Garcia, and his colleagues at Habanos, often talks about Cuban cigars as a luxury product. It shouldn't be surprising that Cuban cigars seem to increase in price each year about 3 to 7 percent depending on the size.
"Regarding the prices, you know our product maybe better than anyone else," he explains. "You have had the opportunity to witness all the processes in the cigar manufacturing. They are almost 100 percent handmade. It's very expensive, beginning with the collection of the tobacco to everything else. This is a process of many steps, which is very expensive. Plus, you have to add the raising in the prices of raw materials such as oil, fertilizers for planting, cedar for the boxes, paper . . . everything is more expensive."

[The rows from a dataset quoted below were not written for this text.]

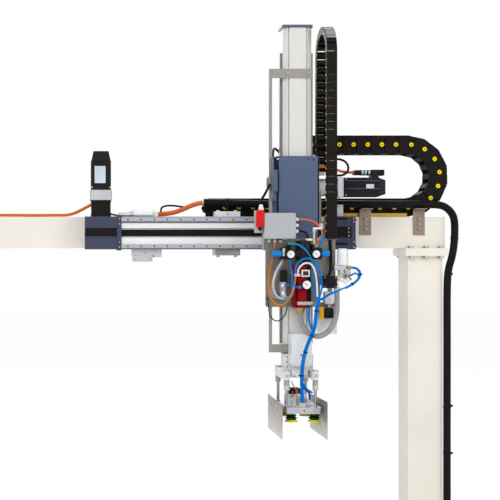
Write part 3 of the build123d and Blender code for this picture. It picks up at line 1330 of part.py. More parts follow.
# Air hoses in front of the plate: the tied bundle down to the gripper, its branch, a strand behind it, the
# loop from the filter, two arches and two links over the ejector, and the grey hose at the left
air_runs = [
    tube("hose bundle", 18, [(-582, -502, 1086), (-595, -508, 1046), (-599, -512, 996), (-606, -515, 944),
                             (-629, -514, 898), (-645, -509, 846), (-655, -502, 792), (-657, -496, 738),
                             (-655, -488, 694), (-653, -484, 660), (-653, -484, 632)]),
    tube("bundle branch", 10, [(-652, -489, 706), (-640, -480, 690), (-626, -462, 680), (-616, -446, 675),
                               (-611, -435, 662), (-609, -430, 648), (-609, -430, 638)]),
    tube("second strand", 10, [(-618, -468, 1053), (-618, -468, 1030), (-624, -482, 1000), (-622, -498, 970),
                               (-613, -510, 945), (-608, -514, 925)]),
    tube("filter loop", 12, [(-430, -438, 1214), (-415, -438, 1214), (-401, -446, 1206), (-394, -454, 1190),
                             (-400, -461, 1170), (-416, -467, 1153), (-444, -473, 1137), (-482, -480, 1121),
                             (-520, -487, 1106), (-553, -494, 1092), (-574, -500, 1076)]),
    tube("blue arch", 8, [(-683, -489, 1188), (-683, -489, 1206), (-679, -501, 1230), (-661, -511, 1249),
                          (-634, -513, 1257), (-605, -512, 1246), (-586, -510, 1218), (-576, -508, 1180),
                          (-571, -506, 1140), (-574, -504, 1108), (-583, -502, 1080)]),
    tube("white arch", 8, [(-672, -489, 1188), (-672, -489, 1203), (-662, -501, 1224), (-640, -508, 1237),
                           (-617, -508, 1231), (-602, -508, 1205), (-595, -507, 1168), (-592, -505, 1126),
                           (-590, -502, 1090)]),
    tube("inner strand", 8, [(-613, -455, 1196), (-613, -472, 1196), (-607, -487, 1180), (-604, -495, 1150),
                             (-602, -499, 1115), (-597, -503, 1080)]),
    tube("gauge link", 8, [(-701, -461, 1251.5), (-701, -461, 1236), (-699, -475, 1218), (-697, -489, 1196),
                           (-696, -492, 1168), (-697, -491, 1141), (-695, -487, 1120), (-690, -475, 1101),
                           (-690, -461, 1089), (-698, -452, 1084), (-710, -452, 1084)]),
    tube("ejector link", 8, [(-728, -466, 1136), (-712, -468, 1137), (-697, -477, 1138), (-684, -488, 1130),
                             (-668, -488, 1130)]),
    tube("grey hose", 14, [(-728, -440, 1251.5), (-728, -440, 1236), (-744, -450, 1220), (-760, -462, 1194),
                           (-772, -471, 1160), (-781, -474, 1128), (-780, -469, 1106), (-770, -459, 1088),
                           (-757, -452, 1084), (-742, -452, 1084)]),
]
with BuildPart() as air_hoses:
    for run in air_runs:
        add(run)

# Ribbed vacuum hose in a low loop from the right-hand valve to the ejector's silencer
vacuum_run = tube("vacuum hose", 24, [(-492, -440, 1110), (-492, -440, 1080), (-494, -451, 1044),
                                      (-500, -466, 1005),
                                      (-518, -479, 963), (-548, -487, 930), (-585, -491, 915),
                                      (-620, -489, 928),
                                      (-643, -468, 952), (-652, -448, 981), (-652, -448, 1010)])
with BuildPart() as vacuum_hose:
    add(vacuum_run)

pieces = {
    "beam": beam,
    "column_right": column_right,
    "column_left": column_left,
    "flange_bolts": flange_bolts,
    "x_profile": x_profile,
    "x_rails": x_rails,
    "x_belt": x_belt,
    "x_drive_head": x_drive_head,
    "x_idler_head": x_idler_head,
    "x_gearbox": x_gearbox,
    "x_motor": x_motor,
    "axis_clamps": axis_clamps,
    "tray_brackets": tray_brackets,
    "conduit": conduit,
    "x_chain_fixed": x_chain_fixed,
    "motor_cables": motor_cables,
    "x_drive_pulley": x_drive_pulley,
    "x_idler_pulley": x_idler_pulley,
    "x_chain_loop": x_chain_loop,
    "x_carriage_plate": x_carriage_plate,
    "x_bearing_blocks": x_bearing_blocks,
    "x_belt_clamp": x_belt_clamp,
    "z_housing": z_housing,
    "z_cover": z_cover,
    "z_bearing_blocks": z_bearing_blocks,
    "z_gearbox": z_gearbox,
    "z_motor": z_motor,
    "chain_brackets": chain_brackets,
    "x_chain_moving": x_chain_moving,
    "z_chain_fixed": z_chain_fixed,
    "z_motor_cables": z_motor_cables,
    "z_pinion": z_pinion,
    "z_chain_loop": z_chain_loop,
    "z_profile": z_profile,
    "z_rails": z_rails,
    "z_rack": z_rack,
    "z_caps": z_caps,
    "guard_frame": guard_frame,
    "z_chain_moving": z_chain_moving,
    "valve_plate": valve_plate,
    "junction_box": junction_box,
    "junction_box_lid": junction_box_lid,
    "limit_switch": limit_switch,
    "regulators": regulators,
    "gauges": gauges,
    "knob_left": knob_left,
    "knob_right": knob_right,
    "vacuum_ejector": vacuum_ejector,
    "filter_unit": filter_unit,
    "valve_block": valve_block,
    "power_cables": power_cables,
    "air_hoses": air_hoses,
    "orange_cables": orange_cables,
    "vacuum_hose": vacuum_hose,
    "gripper_yoke": gripper_yoke,
    "guide_rods": guide_rods,
    "gripper_base": gripper_base,
    "gripper_fittings": gripper_fittings,
    "suction_cups": suction_cups,
    "side_plates": side_plates,
}
for label, piece in pieces.items():
    piece.part.label = label
    export_step(piece.part, f"parts/{label}.step")
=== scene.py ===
import math

import bmesh
import bpy
from bpy.props import FloatProperty, FloatVectorProperty, PointerProperty
from mathutils import Matrix, Vector


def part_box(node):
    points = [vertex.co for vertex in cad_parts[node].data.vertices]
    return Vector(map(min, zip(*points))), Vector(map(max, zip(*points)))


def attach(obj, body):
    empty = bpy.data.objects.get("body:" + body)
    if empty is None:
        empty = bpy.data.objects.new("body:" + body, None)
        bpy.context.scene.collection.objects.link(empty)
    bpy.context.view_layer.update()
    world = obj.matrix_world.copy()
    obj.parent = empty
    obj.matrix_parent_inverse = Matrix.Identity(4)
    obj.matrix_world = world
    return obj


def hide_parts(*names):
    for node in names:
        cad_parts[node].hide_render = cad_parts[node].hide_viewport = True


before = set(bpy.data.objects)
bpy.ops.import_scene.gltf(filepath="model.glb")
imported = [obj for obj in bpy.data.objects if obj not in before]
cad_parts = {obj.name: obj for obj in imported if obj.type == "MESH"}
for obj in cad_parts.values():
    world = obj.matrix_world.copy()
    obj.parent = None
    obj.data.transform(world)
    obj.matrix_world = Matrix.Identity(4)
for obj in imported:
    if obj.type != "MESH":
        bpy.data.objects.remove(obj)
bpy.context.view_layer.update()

bl_info = {
    "name": "Gantry robot",
    "version": (1, 0, 0),
    "blender": (4, 5, 0),
    "location": "View3D > Sidebar > Gantry",
    "description": "Finishes, cords, screws and fittings of a gantry robot on its packed frame",
    "category": "Object",
}

# Directions that screws, plates and fittings face
FRONT = Vector((0, -1, 0))
REAR = Vector((0, 1, 0))
LEFT = Vector((-1, 0, 0))
RIGHT = Vector((1, 0, 0))
UP = Vector((0, 0, 1))
DOWN = Vector((0, 0, -1))


def paint(red, green, blue):
    """A colour as it is seen, 0 to 255 a channel, in the linear values that shaders read."""
    def linear(value):
        share = value / 255
        return share / 12.92 if share <= 0.04045 else ((share + 0.055) / 1.055) ** 2.4
    return (linear(red), linear(green), linear(blue))


def colour_property(name, description, red, green, blue):
    """A colour setting with its default."""
    return FloatVectorProperty(name=name, description=description, subtype="COLOR", size=3, min=0, max=1,
                               default=paint(red, green, blue))


def size_property(name, description, default):
    """A length setting with its default, in metres."""
    return FloatProperty(name=name, description=description, default=default, unit="LENGTH", precision=4)


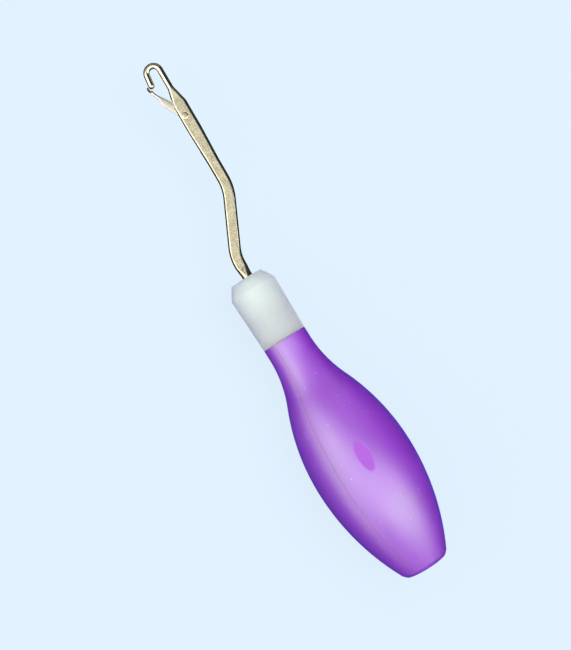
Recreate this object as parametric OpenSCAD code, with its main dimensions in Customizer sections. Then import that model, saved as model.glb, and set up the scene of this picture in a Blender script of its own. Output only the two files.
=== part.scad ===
// Bent latch hook for rug canvas: a cranked steel shank with an open hook and a
// swinging latch, a white ferrule, and a bulb grip made of two alike shells.
// X runs along the grip's axis towards the butt and Y towards the side that the
// shank is cranked to. The tool lies level on its belly at z = 0.

/* [Grip] */
// Length of the purple grip
grip_len = 77; // [74:0.5:92]
// Diameter at the belly, the widest ring
belly_d = 30.5; // [28:0.5:36]
// Diameter of the neck, flush with the ferrule
neck_d = 13.6; // [13.2:0.2:16]
// Length of the straight neck behind the ferrule
neck_len = 3; // [2:0.5:5]
// Radius of the hollow sweep from neck to belly
neck_arc = 36; // [30:1:45]
// Radius of the belly's front sweep
front_arc = 64.5; // [56:0.5:80]
// Diameter that the belly's rear sweep comes in to at the butt
butt_d = 14; // [13:0.5:20]
// Wall of the shells
wall = 2.4; // [1.8:0.1:2.8]
// Thickness of a rib
rib_t = 1.6; // [1.2:0.1:2.2]
// Distance from one rib to the next
rib_pitch = 13; // [11:0.5:15.5]
// Depth of the solid front, behind the ferrule
front_solid = 8; // [6:0.5:9]
// Depth of the solid butt
butt_solid = 5.5; // [4.5:0.5:7]
// Chamfer at the butt's edge
butt_edge = 0.7; // [0.3:0.1:1.2]
// Turn of the seam from the top, away from the crank's side, in degrees
seam_turn = 31; // [0:1:45]
// Angle that the locating tongue reaches into the other shell, in degrees
tongue_deg = 4; // [2:0.5:6]

/* [Oval mark] */
// Distance of the mark's centre from the ferrule
mark_x = 39.3; // [34:0.1:43]
// Depth of the mark
mark_depth = 0.18; // [0.1:0.02:0.3]
// Radius that the mark is hollowed with, across the grip
mark_r = 31; // [20:1:60]
// Turn of the mark from the top, towards the crank's side, in degrees
mark_turn = 6.5; // [0:0.5:12]

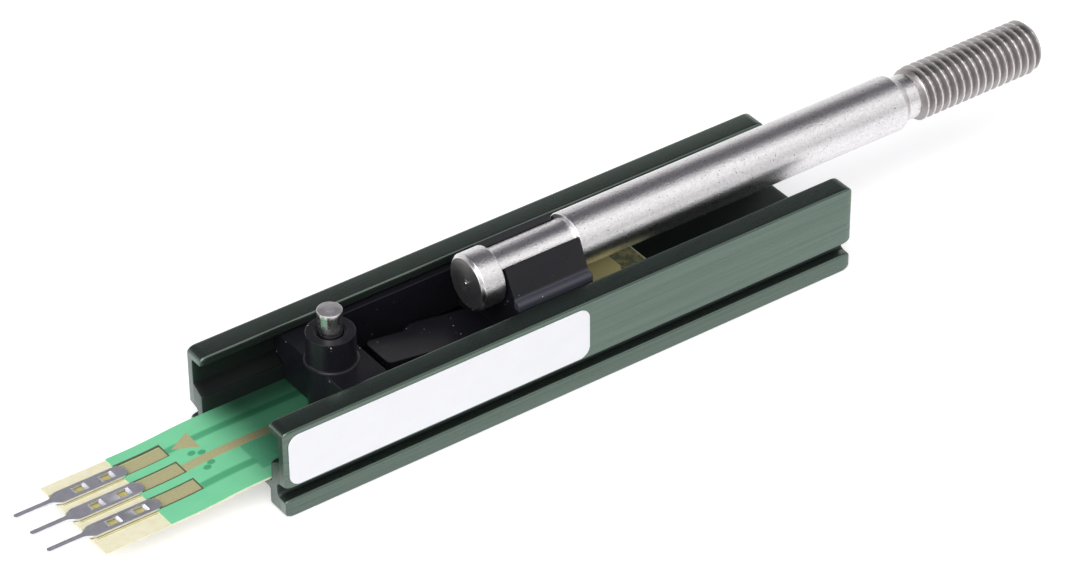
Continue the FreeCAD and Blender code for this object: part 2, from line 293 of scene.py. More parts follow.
@dataclass(frozen=True)
class AnodisedAluminium:
    """Dark green anodising over drawn aluminium, with sawn ends."""

    left: float
    right: float
    half_width: float
    height: float
    lip_side: float = 4.95
    guide_top: float = 7.5
    guide_side: float = 6.3
    slope_heights: tuple[float, float] = (4.55, 5.35)
    foot_shade: tuple[float, float] = (2.0, 2.6)
    sawn_shade: tuple[float, float] = (2.0, 6.0)
    lit_rear_wall: tuple[float, float] = (4.0, 6.0)
    edge_reach: float = 0.22
    deep: Colour = paint(91, 106, 97)
    pale: Colour = paint(106, 121, 112)
    # top and lit_rear_top: painted light on the top faces, darker over the front rail and lighter over the
    # rear one
    top: Colour = paint(80, 93, 85)
    lit_rear_top: Colour = paint(98, 109, 101)
    # inner and slope: painted shade inside the channel and at the foot, darkest on the guide slope
    inner: Colour = paint(56, 64, 61)
    slope: Colour = paint(22, 25, 25)
    sawn: Colour = paint(142, 152, 150)
    # Painted shade on the upper part of the sawn ends.
    sawn_top_shade: Colour = paint(62, 72, 66)
    speck: Colour = paint(190, 205, 195)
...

I think the partnership with Altadis, the European tobacco conglomerate, also helped the Cubans reevaluate what they were doing and refocus on quality and not quantity. It was only in 2000 that Altadis paid close to $500 million for a half share of Habanos. Regardless of the money, Altadis catapulted the Cubans into the twenty-first century with a modern marketing and distribution strategy. "The association with Altadis made us stronger," Garcia admits. "But it is a question of the product and the distribution. It was the know-how of Altadis, and it was also their financial power."
What will happen to Habanos now that the British tobacco giant Imperial Tobacco bought Altadis this year for $18.2 billion remains to be seen. Habanos is a tiny part of Imperial's business, which is primarily cigarette production and distribution. But my sources say that very little will change, and it's obvious that Imperial views the U.S. market as a potential revenue windfall for Cuban cigars.
"I don't think that we will have huge changes in the future now," Garcia says. "The future is a question of consolidating things as the leader of the premium cigar market and maintaining the quality of the product. We need better and better products because people smoke less but better."